The style of programming is then totally different as it is in Nut/OS 
now, as you program functions as interrupt requests. The software is 
controlled by the data moving through it and not the other, normal, way 
round.

It's sort of DSP programming where you attach handlers to the buffers, 
the so called pipes.

In my case I have to route radio packets the often only need another 
header in front of existing data. Instead of creating another buffer of 
the size of the packet plus the packet itself, filling in the new header 
and attaching the packet with memcpy, I simply create a new buffer, add 
the header in front and DMA-copy the packet into the tail. With the DMA 
Interrupt I setup another DMA throwing the new packet through SPI to tha 
radio chipset.

There is another way of handling this. I setup a table of pointers 
collecting a radio packet and it's different headers out of the memory. 
But then I have to carefully track each pointer operation and have to 
check if another header exists and so on. It will save some time but I 
have to track a lot. The previous DMA wakes DMA is much more elegant and 
the CPU can do lots of other things while the DMA works in background.

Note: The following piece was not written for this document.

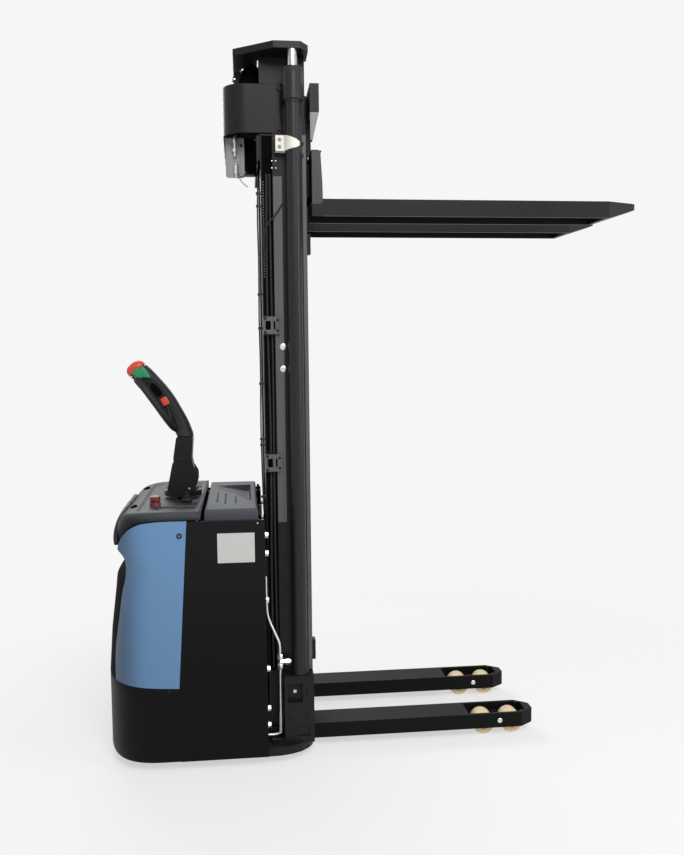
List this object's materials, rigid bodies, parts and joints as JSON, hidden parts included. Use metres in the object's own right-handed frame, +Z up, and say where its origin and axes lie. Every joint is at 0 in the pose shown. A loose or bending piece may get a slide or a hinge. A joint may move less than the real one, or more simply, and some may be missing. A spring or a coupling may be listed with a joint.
{
  "type": "walkie stacker",
  "caption": "Electric pedestrian stacker with straddle legs, a three-stage mast, raised forks on a carriage, a covered drive body and an upright tiller.",
  "frame": {"origin": "bottom centre of the bounding box, on the floor under the wheels", "axes": "+X towards the fork tips, +Y to the machine's left, +Z up"},
  "size_m": [1.94, 0.784, 2.478],
  "materials": {
    "black_paint": "satin",
    "blue_paint": "satin",
    "grey_plastic": "fine texture",
    "black_plastic": "satin",
    "cream_paint": "satin",
    "chrome_rod": "polished",
    "zinc_steel": "zinc plated",
    "cylinder_paint": "gloss",
    "red_plastic": "gloss",
    "orange_plastic": "satin",
    "green_plastic": "satin",
    "polyurethane": "satin",
    "rubber_black": "matte",
    "battery_plastic": "matte",
    "chain_steel": "oiled"
  },
  "bodies": {
    "chassis": {"base_frame": "black_paint", "leg_L": "black_paint", "leg_R": "black_paint", "outer_channel_L": "black_paint", "outer_channel_R": "black_paint", "outer_tie_top": "black_paint", "outer_tie_low": "black_paint", "lift_cylinder_L": "cylinder_paint", "lift_cylinder_R": "cylinder_paint", "cylinder_clamp_L": "cream_paint", "cylinder_clamp_R": "cream_paint", "side_panel_L": "black_paint", "side_panel_R": "black_paint", "blue_cover_L": "blue_paint", "blue_cover_R": "blue_paint", "rear_panel": "black_paint", "skirt": "black_paint", "hood": "grey_plastic", "battery": "battery_plastic", "pump_unit": "black_paint", "hydraulic_pipe_L": "zinc_steel", "hydraulic_pipe_R": "zinc_steel", "mast_cable": "black_plastic"},
    "battery_lid": {"battery_cover": "grey_plastic"},
    "middle_mast": {"middle_channel_L": "black_paint", "middle_channel_R": "black_paint", "middle_tie_low": "black_paint", "top_plate": "black_paint", "cylinder_rod_L": "chrome_rod", "cylinder_rod_R": "chrome_rod", "guard_cover": "black_paint", "hose_bracket": "black_paint"},
    "inner_mast": {"inner_channel_L": "black_paint", "inner_channel_R": "black_paint", "inner_tie_top": "black_paint", "inner_tie_low": "black_paint", "free_lift_cylinder": "cylinder_paint", "lift_chain_rear": "chain_steel"},
    "lift_head": {"free_lift_rod": "chrome_rod"},
    "sheave": {"chain_wheel": "chain_steel"},
    "carriage": {"carriage_frame": "black_paint", "fork_L": "black_paint", "fork_R": "black_paint", "lift_chain_front": "chain_steel"},
    "steer": {"drive_unit": "black_paint", "tiller_base": "black_paint"},
    "drive_wheel": {"drive_wheel": "rubber_black"},
    "tiller": {"tiller_arm": "black_paint", "tiller_handle": "black_plastic"},
    "thumb": {"thumb_switch": "green_plastic"},
    "belly": {"belly_button": "orange_plastic"},
    "horn": {"horn_button": "orange_plastic"},
    "stop": {"stop_button": "red_plastic"},
    "key": {"key_switch": "black_plastic"},
    "bogie_L": {"bogie_L": "black_paint"},
    "load_wheel_rear_L": {"load_wheel_rear_L": "polyurethane"},
    "load_wheel_front_L": {"load_wheel_front_L": "polyurethane"},
    "bogie_R": {"bogie_R": "black_paint"},
    "load_wheel_rear_R": {"load_wheel_rear_R": "polyurethane"},
    "load_wheel_front_R": {"load_wheel_front_R": "polyurethane"}
  },
  "joints": [
    {"name": "middle_mast_slide", "type": "slide", "parent": "chassis", "child": "middle_mast", "axis": [0, 0, 1], "range_m": [0, 1.5]},
    {"name": "inner_mast_slide", "type": "slide", "parent": "middle_mast", "child": "inner_mast", "axis": [0, 0, 1], "range_m": [0, 1.5]},
    {"name": "carriage_slide", "type": "slide", "parent": "inner_mast", "child": "carriage", "axis": [0, 0, 1], "range_m": [-1.864, 0], "deforming": ["lift_chain_front"]},
    {"name": "lift_head_slide", "type": "slide", "parent": "inner_mast", "child": "lift_head", "axis": [0, 0, 1], "range_m": [-0.932, 0], "deforming": ["lift_chain_rear"]},
    {"name": "sheave_spin", "type": "hinge", "parent": "lift_head", "child": "sheave", "pos_m": [-0.32, 0, 2.372], "axis": [0, 1, 0], "continuous": true},
    {"name": "battery_lid_hinge", "type": "hinge", "parent": "chassis", "child": "battery_lid", "pos_m": [-0.422, 0, 0.9], "axis": [0, 1, 0], "range_deg": [0, 80]},
    {"name": "steer_swivel", "type": "hinge", "parent": "chassis", "child": "steer", "pos_m": [-0.699, 0, 0.115], "axis": [0, 0, 1], "range_deg": [-90, 90]},
    {"name": "drive_wheel_spin", "type": "hinge", "parent": "steer", "child": "drive_wheel", "pos_m": [-0.699, 0, 0.115], "axis": [0, 1, 0], "continuous": true},
    {"name": "tiller_pitch", "type": "hinge", "parent": "steer", "child": "tiller", "pos_m": [-0.685, 0, 0.985], "axis": [0, 1, 0], "range_deg": [-60, 0], "stiffness_Nm_per_rad": 15, "springref_deg": 34.38},
    {"name": "thumb_switch_turn", "type": "hinge", "parent": "tiller", "child": "thumb", "pos_m": [-0.825, 0, 1.362], "axis": [0, 1, 0], "range_deg": [-20, 20], "stiffness_Nm_per_rad": 0.5},
    {"name": "belly_button_push", "type": "slide", "parent": "tiller", "child": "belly", "axis": [0.6879, 0, -0.7258], "range_m": [0, 0.004], "stiffness_N_per_m": 800, "springref_m": -0.003},
    {"name": "horn_button_push", "type": "slide", "parent": "tiller", "child": "horn", "axis": [0, 1, 0], "range_m": [0, 0.002], "stiffness_N_per_m": 800},
    {"name": "stop_button_push", "type": "slide", "parent": "chassis", "child": "stop", "axis": [0, 0, -1], "range_m": [0, 0.005], "stiffness_N_per_m": 2000, "springref_m": -0.001},
    {"name": "key_turn", "type": "hinge", "parent": "chassis", "child": "key", "pos_m": [-0.678, -0.115, 0.905], "axis": [0, 0, 1], "range_deg": [0, 90]},
    {"name": "bogie_L_rock", "type": "hinge", "parent": "chassis", "child": "bogie_L", "pos_m": [0.4655, 0.195, 0.048], "axis": [0, 1, 0], "range_deg": [-6, 6]},
    {"name": "load_wheel_rear_L_spin", "type": "hinge", "parent": "bogie_L", "child": "load_wheel_rear_L", "pos_m": [0.412, 0.195, 0.04], "axis": [0, 1, 0], "continuous": true},
    {"name": "load_wheel_front_L_spin", "type": "hinge", "parent": "bogie_L", "child": "load_wheel_front_L", "pos_m": [0.519, 0.195, 0.04], "axis": [0, 1, 0], "continuous": true},
    {"name": "bogie_R_rock", "type": "hinge", "parent": "chassis", "child": "bogie_R", "pos_m": [0.4655, -0.195, 0.048], "axis": [0, 1, 0], "range_deg": [-6, 6]},
    {"name": "load_wheel_rear_R_spin", "type": "hinge", "parent": "bogie_R", "child": "load_wheel_rear_R", "pos_m": [0.412, -0.195, 0.04], "axis": [0, 1, 0], "continuous": true},
    {"name": "load_wheel_front_R_spin", "type": "hinge", "parent": "bogie_R", "child": "load_wheel_front_R", "pos_m": [0.519, -0.195, 0.04], "axis": [0, 1, 0], "continuous": true}
  ],
  "couplings": [
    {"joint": "inner_mast_slide", "follows": "middle_mast_slide", "ratio": 1},
    {"joint": "lift_head_slide", "follows": "carriage_slide", "ratio": 0.5},
    {"joint": "sheave_spin", "follows": "carriage_slide", "rad_per_m": -11.111}
  ]
}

There is another reason for DMA. The SPI to the radio chipset can run at 
12MBit plus. You cannot put data fast enough together if you try to do 
that in polling mode... I guess that even on 4MBit I have larger gaps 
between the packets where the CPU is busy with fetching bytes.

> What was the reason for not having Thumb code in Nut/OS?

I never thought about that and I wasn't in the project at the time where 
these decision was made. So you have to ask Harald for that.

Best regards, Ulrich